Another integrated GEF programme, the Good Growth Partnership, aims to take deforestation out of the supply chain for soy in Brazil, and is focusing on the vulnerable Matopiba area of the country’s Cerrado savannah. It is expected to result in at least 40% of the area being covered in native vegetation.
Led by UNDP’s Green Commodities Programme, the initiative was designed and is being implemented in partnership with Conservation International, the International Finance Corporation, UN Environment, the World Wildlife Fund and their respective partners.
It promotes a dialogue between conservationists and producers to attain sustainable soy production and stands to benefit farmers as well as the environment because they can get higher prices from concerned consumers for soy grown in an environmentally-friendly way.

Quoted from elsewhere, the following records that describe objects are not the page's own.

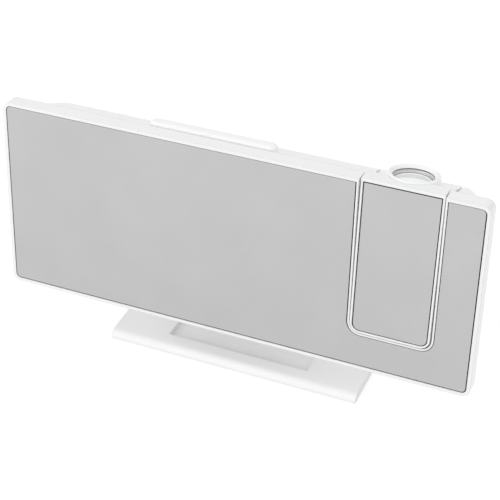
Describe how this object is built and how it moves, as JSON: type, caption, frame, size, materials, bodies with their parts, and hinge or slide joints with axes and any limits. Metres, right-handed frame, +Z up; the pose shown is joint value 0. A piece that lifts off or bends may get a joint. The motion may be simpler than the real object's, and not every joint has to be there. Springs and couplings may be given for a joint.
{
  "type": "projection alarm clock",
  "caption": "Wide mirror-faced alarm clock on a low rectangular stand, with a swinging projector arm, a focus ring, a snooze bar and back buttons.",
  "frame": {"origin": "on the table, under the middle of the clock's bounding box", "axes": "+X along the clock to the viewer's right, -Y towards the viewer, +Z up"},
  "size_m": [0.2042, 0.05, 0.1028],
  "materials": {
    "white_plastic": "fine satin gloss",
    "mirror": "polished half mirror on acrylic",
    "grey_plastic": "matte",
    "black_plastic": "matte",
    "barrel_plastic": "satin",
    "switch_black": "matte",
    "diffuser": "frosted",
    "reflector": "gloss",
    "circuit_board": "satin",
    "led": "satin",
    "bush_nylon": "satin",
    "clear_lens": "polished",
    "image_slide": "polished",
    "nickel_steel": "nickel plated",
    "steel": "plated",
    "aluminium": "satin",
    "rubber": "matte"
  },
  "bodies": {
    "clock_body": {"front_bezel": "white_plastic", "rear_casing": "white_plastic", "cell_door": "white_plastic", "stand_plate": "white_plastic", "stand_neck": "white_plastic", "mirror_panel": "mirror", "display_diffuser": "diffuser", "display_reflector": "reflector", "display_board": "circuit_board", "display_leds": "led", "cell_tray": "black_plastic", "coin_cell": "nickel_steel", "cell_door_screw": "steel", "snooze_board": "circuit_board", "snooze_switch": "switch_black", "button_board": "circuit_board", "button_switches": "switch_black", "main_board": "circuit_board", "board_header": "black_plastic", "clock_chip": "black_plastic", "buzzer": "black_plastic", "power_outlet": "nickel_steel", "power_inlet": "nickel_steel", "hinge_bush_left": "bush_nylon", "hinge_bush_right": "bush_nylon", "friction_washer_left": "rubber", "friction_washer_right": "rubber", "rubber_feet": "rubber", "stand_screws": "steel", "case_screws": "steel"},
    "projector_arm": {"arm_front_frame": "white_plastic", "arm_mirror": "mirror", "arm_rear_shell": "white_plastic", "arm_screws": "steel", "lens_barrel": "barrel_plastic", "lamp_housing": "black_plastic", "image_slide": "image_slide", "condenser_lens": "clear_lens", "projector_led": "led", "projector_board": "circuit_board", "heat_sink": "aluminium", "hinge_pin_left": "steel", "hinge_pin_right": "steel"},
    "focus_ring": {"focus_ring": "white_plastic"},
    "lens_carrier": {"lens_cell": "barrel_plastic", "projection_lens": "clear_lens"},
    "snooze_bar": {"snooze_bar": "white_plastic"},
    "set_button": {"set_button": "grey_plastic"},
    "alarm_button": {"alarm_button": "grey_plastic"},
    "down_button": {"down_button": "grey_plastic"},
    "up_button": {"up_button": "grey_plastic"},
    "projector_button": {"projector_button": "grey_plastic"},
    "dimmer_button": {"dimmer_button": "grey_plastic"}
  },
  "joints": [
    {"name": "arm_hinge", "type": "hinge", "parent": "clock_body", "child": "projector_arm", "pos_m": [0.0681, -0.00536, 0.06711], "axis": [1, 0, 0], "range_deg": [-88.3, 91.7]},
    {"name": "focus_turn", "type": "hinge", "parent": "projector_arm", "child": "focus_ring", "pos_m": [0.0681, -0.00135, 0.10068], "axis": [0, 0.2215, 0.9751], "range_deg": [-100, 100]},
    {"name": "lens_slide", "type": "slide", "parent": "projector_arm", "child": "lens_carrier", "axis": [0, 0.2215, 0.9751], "range_m": [-0.00075, 0.00075]},
    {"name": "snooze_press", "type": "slide", "parent": "clock_body", "child": "snooze_bar", "axis": [0, -0.1097, -0.994], "range_m": [0, 0.0012], "stiffness_N_per_m": 600, "springref_m": -0.0008},
    {"name": "set_press", "type": "slide", "parent": "clock_body", "child": "set_button", "axis": [0, -0.994, 0.1097], "range_m": [0, 0.0008], "stiffness_N_per_m": 600, "springref_m": -0.0008},
    {"name": "alarm_press", "type": "slide", "parent": "clock_body", "child": "alarm_button", "axis": [0, -0.994, 0.1097], "range_m": [0, 0.0008], "stiffness_N_per_m": 600, "springref_m": -0.0008},
    {"name": "down_press", "type": "slide", "parent": "clock_body", "child": "down_button", "axis": [0, -0.994, 0.1097], "range_m": [0, 0.0008], "stiffness_N_per_m": 600, "springref_m": -0.0008},
    {"name": "up_press", "type": "slide", "parent": "clock_body", "child": "up_button", "axis": [0, -0.994, 0.1097], "range_m": [0, 0.0008], "stiffness_N_per_m": 600, "springref_m": -0.0008},
    {"name": "projector_press", "type": "slide", "parent": "clock_body", "child": "projector_button", "axis": [0, -0.994, 0.1097], "range_m": [0, 0.0008], "stiffness_N_per_m": 600, "springref_m": -0.0008},
    {"name": "dimmer_press", "type": "slide", "parent": "clock_body", "child": "dimmer_button", "axis": [0, -0.994, 0.1097], "range_m": [0, 0.0008], "stiffness_N_per_m": 600, "springref_m": -0.0008}
  ],
  "couplings": [
    {"joint": "focus_turn", "follows": "lens_slide", "rad_per_m": 2327}
  ]
}
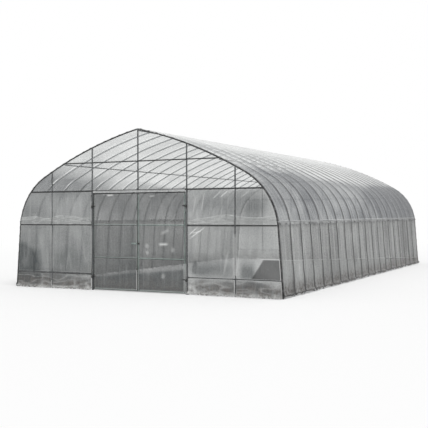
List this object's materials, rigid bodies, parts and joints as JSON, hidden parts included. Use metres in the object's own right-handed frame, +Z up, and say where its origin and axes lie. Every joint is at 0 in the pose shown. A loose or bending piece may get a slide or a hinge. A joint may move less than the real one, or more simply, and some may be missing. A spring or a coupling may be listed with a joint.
{
  "type": "polytunnel greenhouse",
  "caption": "Arched growing tunnel of steel hoops and framed end walls under translucent polythene film, with double doors that swing outwards in the front wall.",
  "frame": {"origin": "on the ground, under the middle of the tunnel", "axes": "+X to the right seen from the front, +Y from the front doors to the rear, +Z up"},
  "size_m": [6.6388, 12.0729, 3.4826],
  "materials": {
    "galvanised_tube": "weathered galvanised, dull grey",
    "aluminium_channel": "mill finish, dulled",
    "black_ironwork": "dark painted steel",
    "polythene_film": "translucent, wrinkled and dusty"
  },
  "bodies": {
    "tunnel": {"front_bottom_rails": "galvanised_tube", "front_collar_rail": "galvanised_tube", "front_door_beam": "galvanised_tube", "front_door_posts": "galvanised_tube", "front_door_studs": "galvanised_tube", "front_gable_film": "polythene_film", "front_head_channel": "aluminium_channel", "front_hoop": "galvanised_tube", "front_king_post": "galvanised_tube", "front_left_film": "polythene_film", "front_mid_rails": "galvanised_tube", "front_mullions": "galvanised_tube", "front_right_film": "polythene_film", "hinge_brackets": "black_ironwork", "hoops_02_to_05": "galvanised_tube", "hoops_06_to_09": "galvanised_tube", "hoops_10_to_13": "galvanised_tube", "hoops_14_to_17": "galvanised_tube", "hoops_18_to_20": "galvanised_tube", "left_eave_channel": "aluminium_channel", "left_roof_film": "polythene_film", "left_shoulder_film": "polythene_film", "left_side_film": "polythene_film", "rear_bottom_rails": "galvanised_tube", "rear_cross_rails": "galvanised_tube", "rear_film": "polythene_film", "rear_hoop": "galvanised_tube", "rear_mid_rails": "galvanised_tube", "rear_mullions": "galvanised_tube", "rear_posts": "galvanised_tube", "ridge_connectors": "galvanised_tube", "ridge_purlin": "galvanised_tube", "right_eave_channel": "aluminium_channel", "right_roof_film": "polythene_film", "right_shoulder_film": "polythene_film", "right_side_film": "polythene_film", "side_purlins": "galvanised_tube"},
    "left_door": {"left_door_frame": "galvanised_tube", "left_door_film": "polythene_film", "left_hinge_eyes": "black_ironwork", "door_bolt": "black_ironwork"},
    "right_door": {"right_door_frame": "galvanised_tube", "right_door_film": "polythene_film", "right_hinge_eyes": "black_ironwork", "bolt_keeper": "black_ironwork"}
  },
  "joints": [
    {"name": "left_door_swing", "type": "hinge", "parent": "tunnel", "child": "left_door", "pos_m": [-1.15, -6.034, 1.05], "axis": [0, 0, -1], "range_deg": [0, 110]},
    {"name": "right_door_swing", "type": "hinge", "parent": "tunnel", "child": "right_door", "pos_m": [1.15, -6.034, 1.05], "axis": [0, 0, 1], "range_deg": [0, 110]}
  ]
}
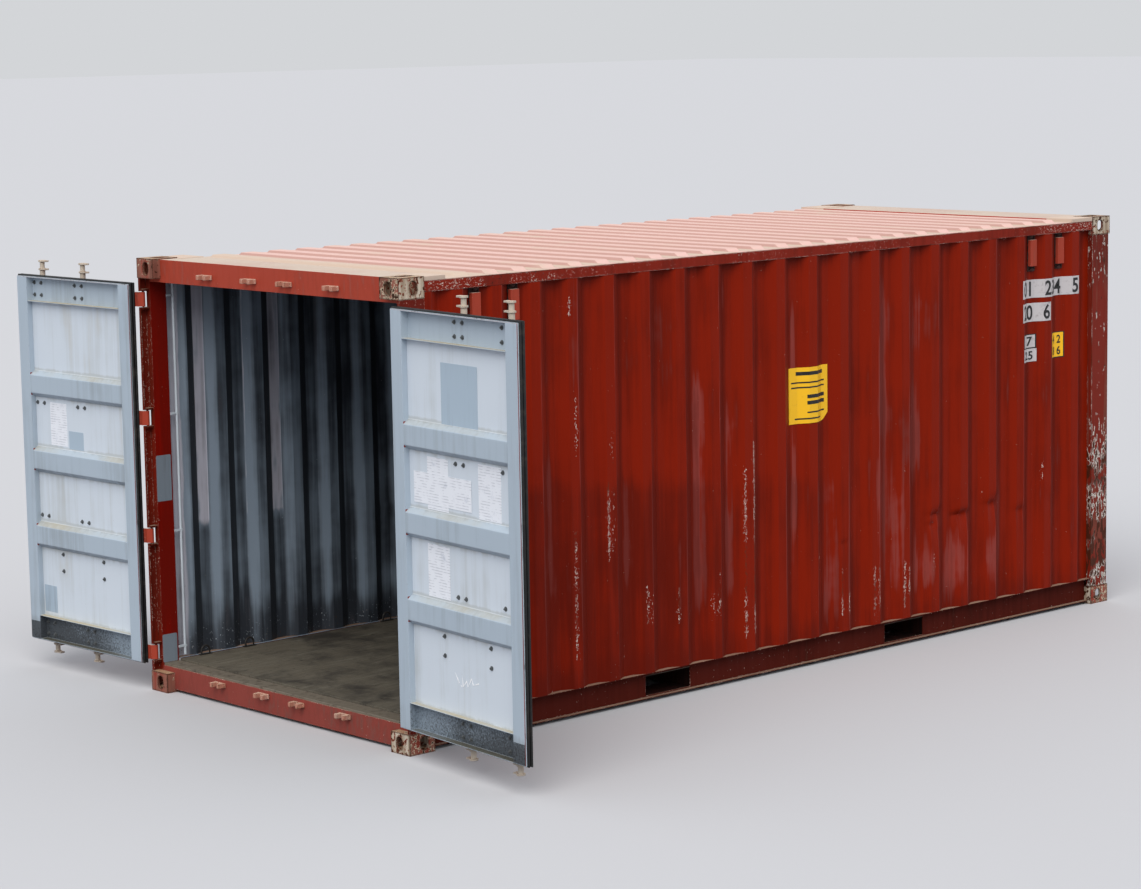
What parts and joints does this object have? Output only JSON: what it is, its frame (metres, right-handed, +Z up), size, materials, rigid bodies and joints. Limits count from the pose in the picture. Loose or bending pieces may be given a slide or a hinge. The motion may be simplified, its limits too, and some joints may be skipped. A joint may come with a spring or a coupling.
{
  "type": "shipping container",
  "caption": "Corrugated steel freight container with corner castings and hinged end doors swung open, each with turning lock bars.",
  "frame": {"origin": "on the ground, midway between the four bottom twistlock apertures", "axes": "+X along the length from the doors to the closed end, +Y towards the left side seen from the doors, +Z up"},
  "size_m": [6.2373, 4.76, 2.591],
  "materials": {
    "red_paint": "weathered satin, chipped to primer and rust",
    "faded_red_paint": "sun-bleached matt",
    "grey_paint": "dirty satin",
    "floor_plywood": "worn, dirty plywood",
    "worn_steel": "worn and partly painted",
    "gasket_rubber": "matt"
  },
  "bodies": {
    "root": {"rear_bottom_castings": "red_paint", "front_bottom_castings": "red_paint", "rear_top_castings": "red_paint", "front_top_castings": "red_paint", "rear_post_left": "red_paint", "rear_post_right": "red_paint", "door_header": "red_paint", "door_sill": "red_paint", "threshold_strip": "worn_steel", "front_post_left": "red_paint", "front_post_right": "red_paint", "front_header": "red_paint", "front_sill": "red_paint", "front_wall": "red_paint", "side_wall_left": "red_paint", "side_wall_right": "red_paint", "top_side_rails": "red_paint", "bottom_rail_left": "red_paint", "bottom_rail_right": "red_paint", "roof_sheet": "faded_red_paint", "roof_corner_plates": "faded_red_paint", "floor_boards": "floor_plywood", "cross_members": "red_paint", "rear_fork_pocket": "red_paint", "front_fork_pocket": "red_paint", "ventilators": "red_paint", "lashing_rings": "worn_steel", "lashing_rods": "grey_paint", "header_keepers": "red_paint", "sill_keepers": "red_paint", "hinge_lugs": "red_paint"},
    "door_right": {"door_frame_right": "grey_paint", "door_panel_right": "grey_paint", "door_gasket_right": "gasket_rubber", "door_hinges_right": "red_paint", "door_brackets_right": "red_paint"},
    "lock_bar_right_outer": {"lock_bar_right_outer": "worn_steel"},
    "lock_bar_right_inner": {"lock_bar_right_inner": "worn_steel"},
    "door_left": {"door_frame_left": "grey_paint", "door_panel_left": "grey_paint", "door_gasket_left": "gasket_rubber", "door_hinges_left": "red_paint", "door_brackets_left": "red_paint"},
    "lock_bar_left_outer": {"lock_bar_left_outer": "worn_steel"},
    "lock_bar_left_inner": {"lock_bar_left_inner": "worn_steel"}
  },
  "joints": [
    {"name": "door_right_hinge", "type": "hinge", "parent": "root", "child": "door_right", "pos_m": [-3.007, -1.195, 1.3], "axis": [0, 0, 1], "range_deg": [-174.3, 85.7]},
    {"name": "lock_bar_right_outer_turn", "type": "hinge", "parent": "door_right", "child": "lock_bar_right_outer", "pos_m": [-3.06709, -1.79701, 1.3], "axis": [0, 0, 1], "range_deg": [-90, 0]},
    {"name": "lock_bar_right_inner_turn", "type": "hinge", "parent": "door_right", "child": "lock_bar_right_inner", "pos_m": [-3.1092, -2.21891, 1.3], "axis": [0, 0, 1], "range_deg": [-90, 0]},
    {"name": "door_left_hinge", "type": "hinge", "parent": "root", "child": "door_left", "pos_m": [-3.007, 1.195, 1.3], "axis": [0, 0, -1], "range_deg": [-178.2, 81.8]},
    {"name": "lock_bar_left_outer_turn", "type": "hinge", "parent": "door_left", "child": "lock_bar_left_outer", "pos_m": [-3.026, 1.7997, 1.3], "axis": [0, 0, -1], "range_deg": [-90, 0]},
    {"name": "lock_bar_left_inner_turn", "type": "hinge", "parent": "door_left", "child": "lock_bar_left_inner", "pos_m": [-3.03932, 2.22349, 1.3], "axis": [0, 0, -1], "range_deg": [-90, 0]}
  ]
}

Gustavo Fonseca, the GEF’s Director of Programs, says: “ARPA and the Good Growth Partnership are different sides of the same equation. What we are trying to do is to preserve the patrimony that has been created with ARPA over the last 15 years or so, but complement it with an approach that deals with the larger landscape, market forces and supply chains across commodities that have a huge footprint on deforestation.
“Hopefully we have a more integrated, comprehensive approach. You can’t only work with market forces without addressing conservation of representative samples of biodiversity. Conversely, you can’t hope that every single hectare of forest in the Amazon will be protected under a reserve or a national park. You need to have enough space for economic activities to expand, but in a sustainable way, away from standing forests.”